One of their favorite songs from the trip was learned on a small island off the northern coast of Scotland. Aubert and Van Ornum were keen to take part in a summer solstice celebration and came across an ad for one to take place in the Orkney Islands that sounded like there would be an emphasis on music.
They drove two days to get to the 10-day celebration, which drew about 150 people to a tiny island with five houses. The singing went on until the wee hours on the solstice — it never really got dark because the island was so far north — and as things were winding down, a woman who had sat on the sidelines was pressed to do a song. The song she sang, which had been sung to her every night by her father when she was a little girl, was called “Bonny at Morn,” and Van Ornum said he was so struck by it that he made the woman promise to teach it to him the next morning.
They met on the beach and went over the song for at least two hours.
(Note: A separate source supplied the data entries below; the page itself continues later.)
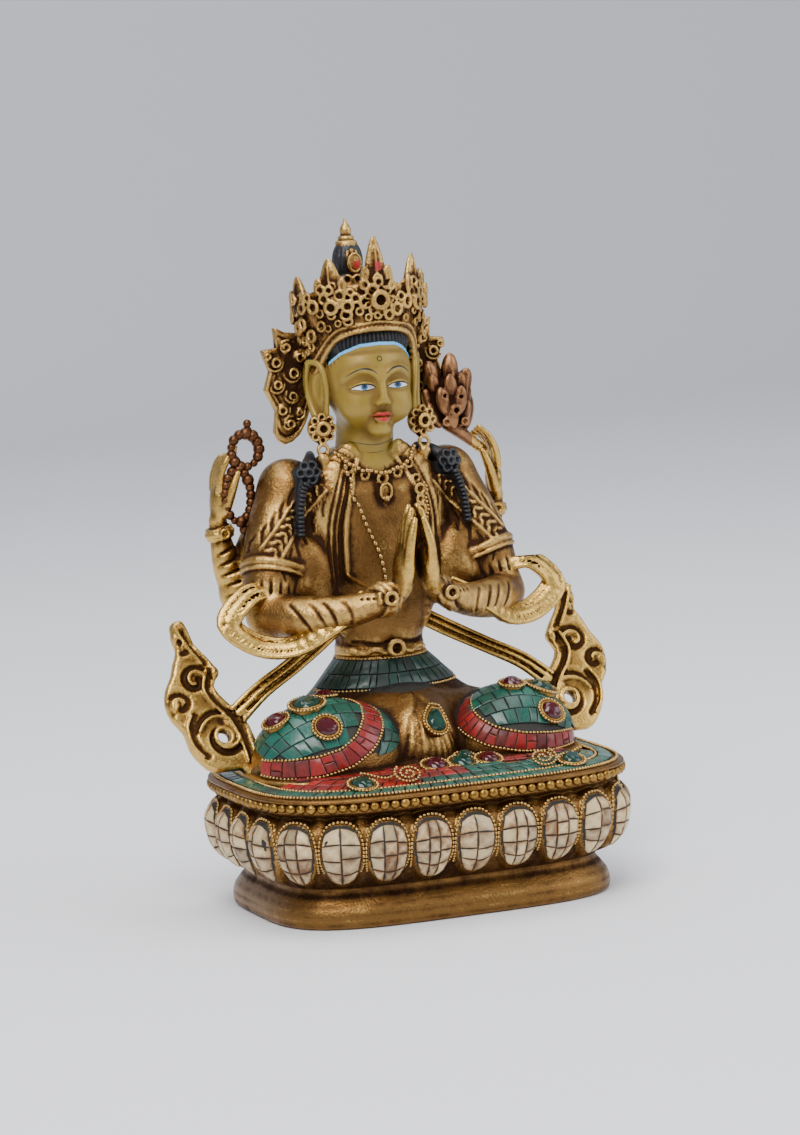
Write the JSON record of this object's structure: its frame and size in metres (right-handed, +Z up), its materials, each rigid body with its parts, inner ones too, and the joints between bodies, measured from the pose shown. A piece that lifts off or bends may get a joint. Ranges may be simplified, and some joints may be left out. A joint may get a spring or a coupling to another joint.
{
  "type": "seated bodhisattva statue",
  "caption": "Four-armed seated bodhisattva of cast brass on an oval lotus seat, with stone and bone inlay, for a shelf or household shrine.",
  "frame": {"origin": "middle of the seat's flat underside", "axes": "+Z up, the figure faces -Y, +X towards the figure's left hand"},
  "size_m": [0.1552, 0.1042, 0.2174],
  "materials": {
    "figure_brass": "antique gold with dark brown patina in the hollows",
    "seat_brass": "antique gold with dark brown patina in the hollows",
    "wire": "bright, worn on its crests",
    "bone": "polished bone tiles with dark joints and brown stains",
    "turquoise": "polished mosaic with dark joints",
    "coral": "polished mosaic with dark joints",
    "garnet": "cut red stones",
    "emerald": "cut dark green stones"
  },
  "bodies": {
    "root": {"bone_petal_01": "bone", "bone_petal_02": "bone", "bone_petal_03": "bone", "bone_petal_04": "bone", "bone_petal_05": "bone", "bone_petal_06": "bone", "bone_petal_07": "bone", "bone_petal_08": "bone", "bone_petal_09": "bone", "bone_petal_10": "bone", "bone_petal_11": "bone", "bone_petal_12": "bone", "bone_petal_13": "bone", "bone_petal_14": "bone", "bone_petal_15": "bone", "bone_petal_16": "bone", "bone_petal_17": "bone", "bone_petal_18": "bone", "bone_petal_19": "bone", "bone_petal_20": "bone", "bone_petal_21": "bone", "bone_petal_22": "bone", "bone_petal_23": "bone", "bone_petal_24": "bone", "bone_petal_25": "bone", "bone_petal_26": "bone", "coral_hem_left": "coral", "coral_hem_right": "coral", "curl_wire_left": "wire", "curl_wire_right": "wire", "emerald_centre": "emerald", "emerald_drop": "emerald", "emerald_front_left": "emerald", "emerald_front_right": "emerald", "emerald_small": "emerald", "emerald_top_left_knee": "emerald", "emerald_top_right_knee": "emerald", "figure": "figure_brass", "garnet_centre": "garnet", "garnet_front_left_knee": "garnet", "garnet_front_right_knee": "garnet", "garnet_inner": "garnet", "garnet_outer_right_knee": "garnet", "garnet_top_left_knee": "garnet", "garnet_top_right_knee": "garnet", "lotus_seat": "seat_brass", "rim_wire": "wire", "turquoise_field": "turquoise", "turquoise_knee_left": "turquoise", "turquoise_knee_right": "turquoise", "turquoise_waistband": "turquoise"}
  },
  "joints": []
}
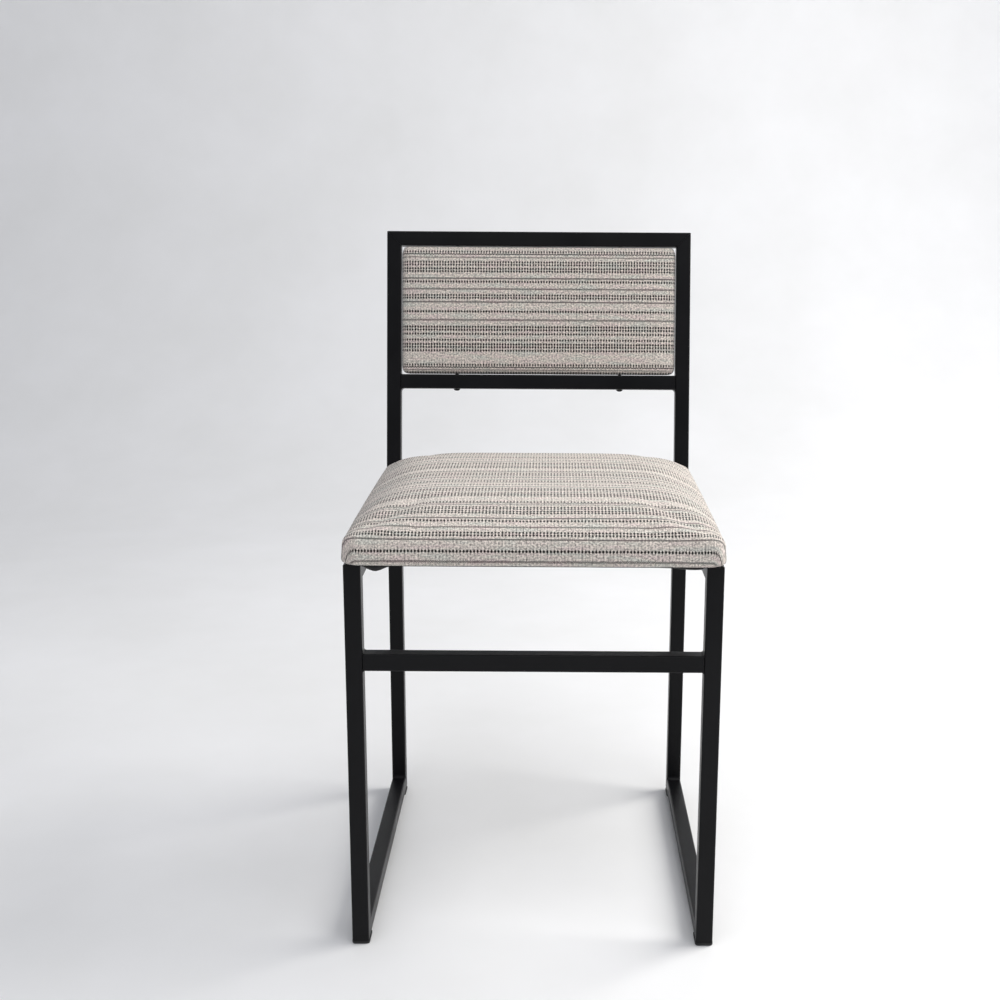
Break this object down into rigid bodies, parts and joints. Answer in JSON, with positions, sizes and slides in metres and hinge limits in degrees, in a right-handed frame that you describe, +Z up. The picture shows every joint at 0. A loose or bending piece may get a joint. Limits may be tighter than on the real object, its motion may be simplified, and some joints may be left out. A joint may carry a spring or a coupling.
{
  "type": "dining chair",
  "caption": "Dining chair with a welded square-tube sled frame, an upholstered seat pad and an upholstered panel held between the back rails.",
  "frame": {"origin": "on the floor, under the centre of the whole chair", "axes": "+Z up, +X to the right seen from the front, and the sitter faces -Y"},
  "size_m": [0.4334, 0.5324, 0.8247],
  "materials": {
    "frame_steel": "satin black powder coat on welded square steel tube",
    "glide_plastic": "moulded black nylon",
    "upholstery_cloth": "chunky woven beige cloth with broken dark stripes from side to side",
    "dust_cover_cloth": "thin black spun-bonded cloth",
    "foam": "open-cell upholstery foam",
    "plywood": "raw birch plywood",
    "zinc_steel": "bright zinc plate"
  },
  "bodies": {
    "root": {"front_leg_left": "frame_steel", "runner_left": "frame_steel", "seat_rail_left": "frame_steel", "rear_post_left": "frame_steel", "front_leg_right": "frame_steel", "runner_right": "frame_steel", "seat_rail_right": "frame_steel", "rear_post_right": "frame_steel", "front_stretcher": "frame_steel", "back_top_rail": "frame_steel", "back_lower_rail": "frame_steel", "seat_bar_front": "frame_steel", "seat_bar_rear": "frame_steel", "glide_front_left": "glide_plastic", "glide_front_right": "glide_plastic", "glide_rear_left": "glide_plastic", "glide_rear_right": "glide_plastic", "seat_board": "plywood", "seat_foam": "foam", "seat_cover": "upholstery_cloth", "seat_dust_cover": "dust_cover_cloth", "seat_screw_front_left": "zinc_steel", "tee_nut_front_left": "zinc_steel", "seat_screw_front_right": "zinc_steel", "tee_nut_front_right": "zinc_steel", "seat_screw_rear_left": "zinc_steel", "tee_nut_rear_left": "zinc_steel", "seat_screw_rear_right": "zinc_steel", "tee_nut_rear_right": "zinc_steel", "back_board": "plywood", "back_foam_front": "foam", "back_foam_rear": "foam", "back_cover": "upholstery_cloth", "back_screw_left": "frame_steel", "insert_nut_left": "zinc_steel", "locating_pin_left": "zinc_steel", "back_screw_right": "frame_steel", "insert_nut_right": "zinc_steel", "locating_pin_right": "zinc_steel"}
  },
  "joints": []
}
The woman had to explain a lot of the archaic Scottish terms in the lyrics, but for Van Ornum the hours were a good investment because it’s such a striking song. “It has kind of an eerie melody but at the same time so beautiful,” something he said was common among the songs they loved most. “To me, the melodies are so gorgeous and beautiful and tender, and then you listen to the words and it’s about some witch poisoning this guy.”
When the Fellow Pynins perform Dec. 28 at The Root Note in La Crosse and Dec. 29 at Leo & Leona’s Tavern and Dancehall, there’s a good chance people will hear some of the music mined from the European journey as well as original Fellow Pynins material. One thing about that will set the Fellow Pynins versions of the ancient folk songs apart is they’ll have vocal harmonies, something the songs haven’t typically featured.
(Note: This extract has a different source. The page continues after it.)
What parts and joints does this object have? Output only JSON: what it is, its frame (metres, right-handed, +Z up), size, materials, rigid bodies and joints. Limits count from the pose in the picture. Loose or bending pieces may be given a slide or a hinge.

“That is our favorite thing to do,” Van Ornum said of harmonizing. “Nothing gets us more than voices intermingling that way.”
Growing up in Eden Prairie, Van Ornum was heavily into sports, but the gift of an electric guitar 10 years ago when he was a senior in high school proved to be a turning point. “That was the end of a lot of things for me,” he said. “I’ve never been bored since I got that guitar.”
While in Oregon for college, he felt the pull of folk music and gravitated toward the mandolin, his main instrument with Patchy Sanders. There’s no question that Van Ornum still adores acoustic roots music, but he went back to Europe in August to record his first solo album, a project that will be a major departure from his previous musical endeavors.
Van Ornum said he felt like a commitment to doing strictly acoustic folk music was holding him back, so he went to Paris to record a very different album for his solo debut. “I went with the intention of breaking myself out of the box,” he said. “I just didn’t want to have any boundaries anymore.”